Beginning is kind of annoying. You got a guy who basically is a pushover. He's got abusing boss, annoying fiance and he's only friend gets killed by a random guy. That was when I stopped reading this book the first time. Luckily I decided to finish it, because from this moment on things get interesting.
James is pushed into Wonderland which is not a kid-friendly place anymore. He's being hunted by his friend's killer (an assassin robot sent by the 'king' himself) and kidnapped by the resistance. As the story goes on you will meet characters known from Caroll's books and see Wonderland how it became after last visit of an outsider.
From the moment James got to Wonderland I just couldn't stop reading. Story is well written and interesting. I hope there's going to be some kind sequel, because I really enjoyed it.
James Riggs has a lousy girlfriend and a lousy job. But, as he soon discovers, things can get so much worse. He witnesses his oldest friend murdered at the hands of a hulking assailant, and narrowly avoids becoming the next victim when a mysterious man in white pushes him down a hole. He ends up in a strange Victorian city, and is informed by a gun-toting woman named Kara that it's actually Wonderland. He thought it was just a book, but it's all too real. Unfortunately, the place has kinda gone to hell since Alice visited. The queen has been assassinated, and her evil son Lahire has seen fit to become king and enforce his own vision of a perfect Wonderland by any means necessary. James must join up with the resistance in order to depose Lahire, get the girl and fulfill his destiny.
I really liked Gears of Wonderland. It has a gripping plot and compelling characters. Steampunk and Wonderland might seem like an unlikely pairing, but Anderson pulls it off and makes it look easy. While there are typos here and there, Anderson makes up for it by building upon Wonderland lore and literally humanizing the characters (Caterpillar and White Rabbit are now people). He presents a fleshed-out world you'd actually want to visit (after Lahire is gone, natch).
Go pick up Gears of Wonderland from the Kindle store. For $2.99, it's a good value.
To avoid spoilers I do not want to discuss the plot but I will just say that this one is a page turner. Even during scenes that are not "action-oriented" Mr. Anderson keeps the reader interested and his unique view of Wonderland keeps the reader surprised and guessing at every turn. He creates characters that the reader cares about and cheers for and although the story line is resolved he leaves enough up to the reader's imagination and lays the groundwork for a possible sequel. I can easily see a fascinating story developing from James's further adventures in Wonderland as he (semi-spoiler) comes to terms with his new life there.
I read it on my Kindle and by 3% in, the story was off and running in a fast-paced ride. Jason is a gifted storyteller and the way that he wove threads was impressive.

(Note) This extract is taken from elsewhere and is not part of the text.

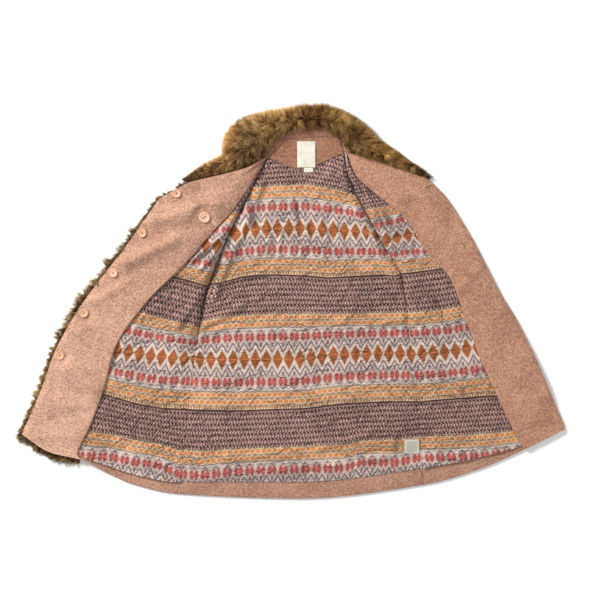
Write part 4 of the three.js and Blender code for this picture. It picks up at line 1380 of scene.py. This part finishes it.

And while the story overtly references Alice's Adventures in Wonderland, this is a very different story. The Cheshire Cat, White Rabbit and the Heart Kingdom are all here. But what I enjoyed the most are the new characters created by the author. The main character, James, is a very likeable guy who seems to be in the wrong place at the wrong time and finds himself caught up in major conflict. I also really enjoyed Kara, the female lead character. Jason created a gritty female character (the daughter of the Mad Hatter) and she is a great counterpoint to James.
The author also created some wonderful contraptions such as the flying machines and robots that add great Steampunk detail to this story.
My only complaint is that the story seemed to lag for me toward the end and I wanted less description there and more action to pull me on toward the end. But the ending itself was satisfying and I think ends in such a way that the author has left himself room for a second book with these great characters.
I've read quite a few self-pubbed books in 2011 and this is at the top of my list as one of the most well-written (and well formatted and edited) books of the Year of the Indie. I'm looking forward to reading more from this author.